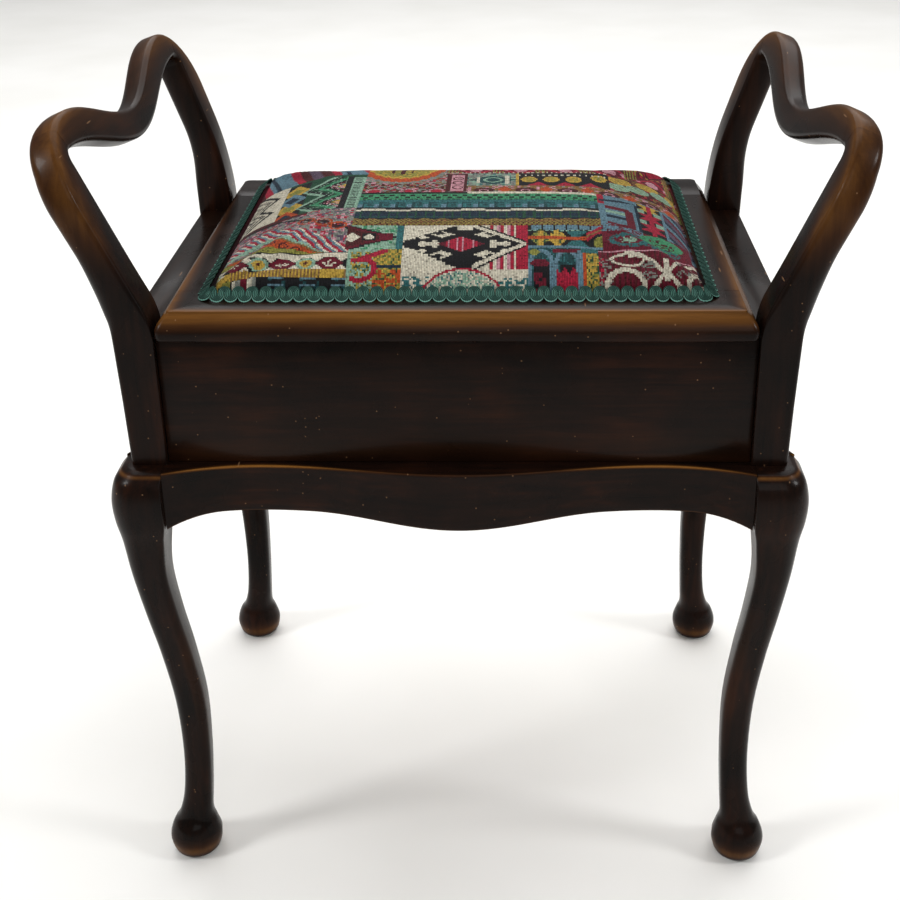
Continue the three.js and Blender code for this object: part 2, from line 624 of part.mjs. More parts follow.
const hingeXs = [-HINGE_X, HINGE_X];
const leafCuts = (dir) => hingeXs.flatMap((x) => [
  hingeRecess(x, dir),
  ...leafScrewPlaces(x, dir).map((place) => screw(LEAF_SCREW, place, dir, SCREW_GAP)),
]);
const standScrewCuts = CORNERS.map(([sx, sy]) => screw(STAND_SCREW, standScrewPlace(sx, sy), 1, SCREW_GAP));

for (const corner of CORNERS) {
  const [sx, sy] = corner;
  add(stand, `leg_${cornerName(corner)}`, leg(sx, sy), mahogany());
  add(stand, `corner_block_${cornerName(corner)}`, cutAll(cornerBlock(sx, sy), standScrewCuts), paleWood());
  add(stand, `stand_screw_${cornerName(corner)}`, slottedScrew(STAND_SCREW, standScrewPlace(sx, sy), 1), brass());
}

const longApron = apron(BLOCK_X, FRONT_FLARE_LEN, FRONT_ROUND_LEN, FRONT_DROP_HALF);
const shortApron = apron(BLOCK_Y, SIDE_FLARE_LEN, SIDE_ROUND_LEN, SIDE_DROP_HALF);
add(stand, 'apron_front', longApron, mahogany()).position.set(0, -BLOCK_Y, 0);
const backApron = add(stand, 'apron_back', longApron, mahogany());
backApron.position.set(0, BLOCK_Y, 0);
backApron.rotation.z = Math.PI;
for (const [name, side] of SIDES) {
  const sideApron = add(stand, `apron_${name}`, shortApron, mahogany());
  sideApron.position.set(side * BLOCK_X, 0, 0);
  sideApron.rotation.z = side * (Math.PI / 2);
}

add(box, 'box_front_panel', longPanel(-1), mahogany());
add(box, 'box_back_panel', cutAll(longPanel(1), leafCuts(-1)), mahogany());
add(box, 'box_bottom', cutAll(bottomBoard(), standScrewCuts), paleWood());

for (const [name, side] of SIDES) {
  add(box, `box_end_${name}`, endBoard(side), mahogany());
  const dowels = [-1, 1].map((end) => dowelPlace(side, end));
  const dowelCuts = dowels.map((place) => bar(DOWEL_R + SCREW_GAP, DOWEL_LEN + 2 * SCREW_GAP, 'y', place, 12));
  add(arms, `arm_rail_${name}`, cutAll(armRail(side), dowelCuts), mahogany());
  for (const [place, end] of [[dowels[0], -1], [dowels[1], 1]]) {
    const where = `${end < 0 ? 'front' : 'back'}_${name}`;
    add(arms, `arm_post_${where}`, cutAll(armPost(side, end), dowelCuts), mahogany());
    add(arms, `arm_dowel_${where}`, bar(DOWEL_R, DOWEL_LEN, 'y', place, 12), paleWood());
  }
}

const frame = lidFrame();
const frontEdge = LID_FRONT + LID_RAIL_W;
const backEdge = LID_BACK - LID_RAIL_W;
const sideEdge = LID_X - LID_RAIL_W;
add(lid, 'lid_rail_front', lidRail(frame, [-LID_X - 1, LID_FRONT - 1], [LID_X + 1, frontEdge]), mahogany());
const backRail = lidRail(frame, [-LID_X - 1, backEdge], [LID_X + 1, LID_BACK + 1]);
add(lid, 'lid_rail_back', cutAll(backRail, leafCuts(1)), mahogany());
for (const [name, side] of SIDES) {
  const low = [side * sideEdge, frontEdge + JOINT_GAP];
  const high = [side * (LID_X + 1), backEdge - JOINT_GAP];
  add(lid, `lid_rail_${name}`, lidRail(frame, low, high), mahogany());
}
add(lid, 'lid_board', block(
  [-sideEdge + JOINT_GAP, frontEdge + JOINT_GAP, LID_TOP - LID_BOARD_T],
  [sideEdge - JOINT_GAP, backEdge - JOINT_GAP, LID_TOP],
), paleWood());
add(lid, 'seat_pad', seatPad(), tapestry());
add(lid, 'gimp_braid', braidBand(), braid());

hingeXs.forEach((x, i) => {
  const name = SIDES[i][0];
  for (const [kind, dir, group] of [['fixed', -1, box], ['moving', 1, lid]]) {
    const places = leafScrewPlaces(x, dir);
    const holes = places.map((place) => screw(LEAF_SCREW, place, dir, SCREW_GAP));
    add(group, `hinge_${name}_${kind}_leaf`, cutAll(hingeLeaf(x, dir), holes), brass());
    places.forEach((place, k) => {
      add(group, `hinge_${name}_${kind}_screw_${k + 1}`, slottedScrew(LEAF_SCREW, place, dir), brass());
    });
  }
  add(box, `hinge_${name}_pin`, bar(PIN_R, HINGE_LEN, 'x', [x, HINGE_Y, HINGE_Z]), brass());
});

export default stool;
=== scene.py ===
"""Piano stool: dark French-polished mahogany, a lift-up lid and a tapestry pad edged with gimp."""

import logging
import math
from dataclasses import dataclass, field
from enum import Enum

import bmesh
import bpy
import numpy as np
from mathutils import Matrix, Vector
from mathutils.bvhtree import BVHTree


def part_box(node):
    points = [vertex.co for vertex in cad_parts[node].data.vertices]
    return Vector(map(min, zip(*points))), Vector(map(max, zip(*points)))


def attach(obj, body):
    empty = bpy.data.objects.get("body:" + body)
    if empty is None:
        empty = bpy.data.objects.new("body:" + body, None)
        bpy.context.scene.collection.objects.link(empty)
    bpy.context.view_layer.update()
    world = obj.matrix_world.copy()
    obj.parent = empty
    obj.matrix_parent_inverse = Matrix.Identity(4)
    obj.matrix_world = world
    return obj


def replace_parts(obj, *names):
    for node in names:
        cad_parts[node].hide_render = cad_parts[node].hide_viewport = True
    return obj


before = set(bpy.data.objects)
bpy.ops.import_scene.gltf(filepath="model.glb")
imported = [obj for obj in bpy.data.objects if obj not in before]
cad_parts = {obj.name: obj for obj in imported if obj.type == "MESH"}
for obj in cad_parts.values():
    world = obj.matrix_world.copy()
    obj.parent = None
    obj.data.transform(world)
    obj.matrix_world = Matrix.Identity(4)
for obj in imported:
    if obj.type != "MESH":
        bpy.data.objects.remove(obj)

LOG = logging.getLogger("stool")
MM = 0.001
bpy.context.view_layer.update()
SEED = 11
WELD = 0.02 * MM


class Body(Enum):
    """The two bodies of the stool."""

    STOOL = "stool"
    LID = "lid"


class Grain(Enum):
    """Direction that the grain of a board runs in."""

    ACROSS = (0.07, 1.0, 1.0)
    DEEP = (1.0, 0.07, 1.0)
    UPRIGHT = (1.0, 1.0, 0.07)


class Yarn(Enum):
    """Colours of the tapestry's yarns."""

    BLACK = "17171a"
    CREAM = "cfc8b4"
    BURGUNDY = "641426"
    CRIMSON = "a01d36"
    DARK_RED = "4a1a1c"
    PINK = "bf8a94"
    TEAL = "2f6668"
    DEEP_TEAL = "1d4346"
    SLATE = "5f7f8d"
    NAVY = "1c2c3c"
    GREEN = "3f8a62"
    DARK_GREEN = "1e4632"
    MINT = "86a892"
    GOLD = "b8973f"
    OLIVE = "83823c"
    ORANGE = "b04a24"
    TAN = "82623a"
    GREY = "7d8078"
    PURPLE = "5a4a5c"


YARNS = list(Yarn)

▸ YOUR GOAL
Return every line of the material exactly.

▸ PROBLEM SOLUTION
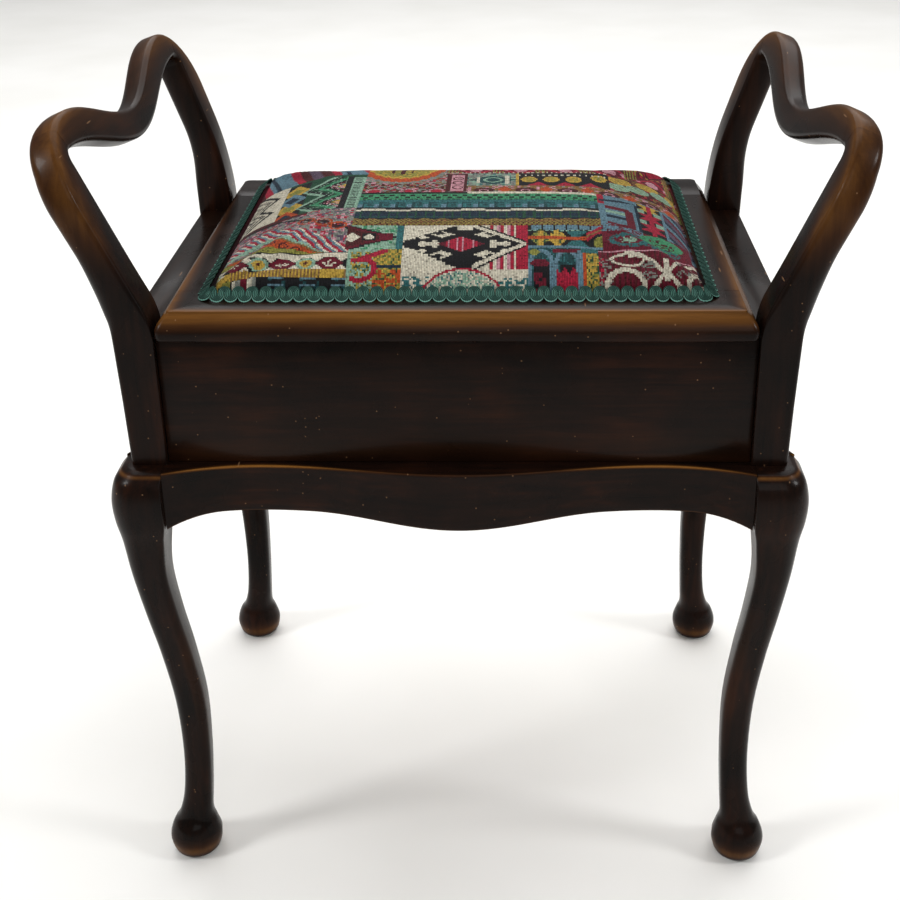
Continue the three.js and Blender code for this object: part 2, from line 624 of part.mjs. More parts follow.
const hingeXs = [-HINGE_X, HINGE_X];
const leafCuts = (dir) => hingeXs.flatMap((x) => [
  hingeRecess(x, dir),
  ...leafScrewPlaces(x, dir).map((place) => screw(LEAF_SCREW, place, dir, SCREW_GAP)),
]);
const standScrewCuts = CORNERS.map(([sx, sy]) => screw(STAND_SCREW, standScrewPlace(sx, sy), 1, SCREW_GAP));

for (const corner of CORNERS) {
  const [sx, sy] = corner;
  add(stand, `leg_${cornerName(corner)}`, leg(sx, sy), mahogany());
  add(stand, `corner_block_${cornerName(corner)}`, cutAll(cornerBlock(sx, sy), standScrewCuts), paleWood());
  add(stand, `stand_screw_${cornerName(corner)}`, slottedScrew(STAND_SCREW, standScrewPlace(sx, sy), 1), brass());
}

const longApron = apron(BLOCK_X, FRONT_FLARE_LEN, FRONT_ROUND_LEN, FRONT_DROP_HALF);
const shortApron = apron(BLOCK_Y, SIDE_FLARE_LEN, SIDE_ROUND_LEN, SIDE_DROP_HALF);
add(stand, 'apron_front', longApron, mahogany()).position.set(0, -BLOCK_Y, 0);
const backApron = add(stand, 'apron_back', longApron, mahogany());
backApron.position.set(0, BLOCK_Y, 0);
backApron.rotation.z = Math.PI;
for (const [name, side] of SIDES) {
  const sideApron = add(stand, `apron_${name}`, shortApron, mahogany());
  sideApron.position.set(side * BLOCK_X, 0, 0);
  sideApron.rotation.z = side * (Math.PI / 2);
}

add(box, 'box_front_panel', longPanel(-1), mahogany());
add(box, 'box_back_panel', cutAll(longPanel(1), leafCuts(-1)), mahogany());
add(box, 'box_bottom', cutAll(bottomBoard(), standScrewCuts), paleWood());

for (const [name, side] of SIDES) {
  add(box, `box_end_${name}`, endBoard(side), mahogany());
  const dowels = [-1, 1].map((end) => dowelPlace(side, end));
  const dowelCuts = dowels.map((place) => bar(DOWEL_R + SCREW_GAP, DOWEL_LEN + 2 * SCREW_GAP, 'y', place, 12));
  add(arms, `arm_rail_${name}`, cutAll(armRail(side), dowelCuts), mahogany());
  for (const [place, end] of [[dowels[0], -1], [dowels[1], 1]]) {
    const where = `${end < 0 ? 'front' : 'back'}_${name}`;
    add(arms, `arm_post_${where}`, cutAll(armPost(side, end), dowelCuts), mahogany());
    add(arms, `arm_dowel_${where}`, bar(DOWEL_R, DOWEL_LEN, 'y', place, 12), paleWood());
  }
}

const frame = lidFrame();
const frontEdge = LID_FRONT + LID_RAIL_W;
const backEdge = LID_BACK - LID_RAIL_W;
const sideEdge = LID_X - LID_RAIL_W;
add(lid, 'lid_rail_front', lidRail(frame, [-LID_X - 1, LID_FRONT - 1], [LID_X + 1, frontEdge]), mahogany());
const backRail = lidRail(frame, [-LID_X - 1, backEdge], [LID_X + 1, LID_BACK + 1]);
add(lid, 'lid_rail_back', cutAll(backRail, leafCuts(1)), mahogany());
for (const [name, side] of SIDES) {
  const low = [side * sideEdge, frontEdge + JOINT_GAP];
  const high = [side * (LID_X + 1), backEdge - JOINT_GAP];
  add(lid, `lid_rail_${name}`, lidRail(frame, low, high), mahogany());
}
add(lid, 'lid_board', block(
  [-sideEdge + JOINT_GAP, frontEdge + JOINT_GAP, LID_TOP - LID_BOARD_T],
  [sideEdge - JOINT_GAP, backEdge - JOINT_GAP, LID_TOP],
), paleWood());
add(lid, 'seat_pad', seatPad(), tapestry());
add(lid, 'gimp_braid', braidBand(), braid());

hingeXs.forEach((x, i) => {
  const name = SIDES[i][0];
  for (const [kind, dir, group] of [['fixed', -1, box], ['moving', 1, lid]]) {
    const places = leafScrewPlaces(x, dir);
    const holes = places.map((place) => screw(LEAF_SCREW, place, dir, SCREW_GAP));
    add(group, `hinge_${name}_${kind}_leaf`, cutAll(hingeLeaf(x, dir), holes), brass());
    places.forEach((place, k) => {
      add(group, `hinge_${name}_${kind}_screw_${k + 1}`, slottedScrew(LEAF_SCREW, place, dir), brass());
    });
  }
  add(box, `hinge_${name}_pin`, bar(PIN_R, HINGE_LEN, 'x', [x, HINGE_Y, HINGE_Z]), brass());
});

export default stool;
=== scene.py ===
"""Piano stool: dark French-polished mahogany, a lift-up lid and a tapestry pad edged with gimp."""

import logging
import math
from dataclasses import dataclass, field
from enum import Enum

import bmesh
import bpy
import numpy as np
from mathutils import Matrix, Vector
from mathutils.bvhtree import BVHTree


def part_box(node):
    points = [vertex.co for vertex in cad_parts[node].data.vertices]
    return Vector(map(min, zip(*points))), Vector(map(max, zip(*points)))


def attach(obj, body):
    empty = bpy.data.objects.get("body:" + body)
    if empty is None:
        empty = bpy.data.objects.new("body:" + body, None)
        bpy.context.scene.collection.objects.link(empty)
    bpy.context.view_layer.update()
    world = obj.matrix_world.copy()
    obj.parent = empty
    obj.matrix_parent_inverse = Matrix.Identity(4)
    obj.matrix_world = world
    return obj


def replace_parts(obj, *names):
    for node in names:
        cad_parts[node].hide_render = cad_parts[node].hide_viewport = True
    return obj


before = set(bpy.data.objects)
bpy.ops.import_scene.gltf(filepath="model.glb")
imported = [obj for obj in bpy.data.objects if obj not in before]
cad_parts = {obj.name: obj for obj in imported if obj.type == "MESH"}
for obj in cad_parts.values():
    world = obj.matrix_world.copy()
    obj.parent = None
    obj.data.transform(world)
    obj.matrix_world = Matrix.Identity(4)
for obj in imported:
    if obj.type != "MESH":
        bpy.data.objects.remove(obj)

LOG = logging.getLogger("stool")
MM = 0.001
bpy.context.view_layer.update()
SEED = 11
WELD = 0.02 * MM


class Body(Enum):
    """The two bodies of the stool."""

    STOOL = "stool"
    LID = "lid"


class Grain(Enum):
    """Direction that the grain of a board runs in."""

    ACROSS = (0.07, 1.0, 1.0)
    DEEP = (1.0, 0.07, 1.0)
    UPRIGHT = (1.0, 1.0, 0.07)


class Yarn(Enum):
    """Colours of the tapestry's yarns."""

    BLACK = "17171a"
    CREAM = "cfc8b4"
    BURGUNDY = "641426"
    CRIMSON = "a01d36"
    DARK_RED = "4a1a1c"
    PINK = "bf8a94"
    TEAL = "2f6668"
    DEEP_TEAL = "1d4346"
    SLATE = "5f7f8d"
    NAVY = "1c2c3c"
    GREEN = "3f8a62"
    DARK_GREEN = "1e4632"
    MINT = "86a892"
    GOLD = "b8973f"
    OLIVE = "83823c"
    ORANGE = "b04a24"
    TAN = "82623a"
    GREY = "7d8078"
    PURPLE = "5a4a5c"


YARNS = list(Yarn)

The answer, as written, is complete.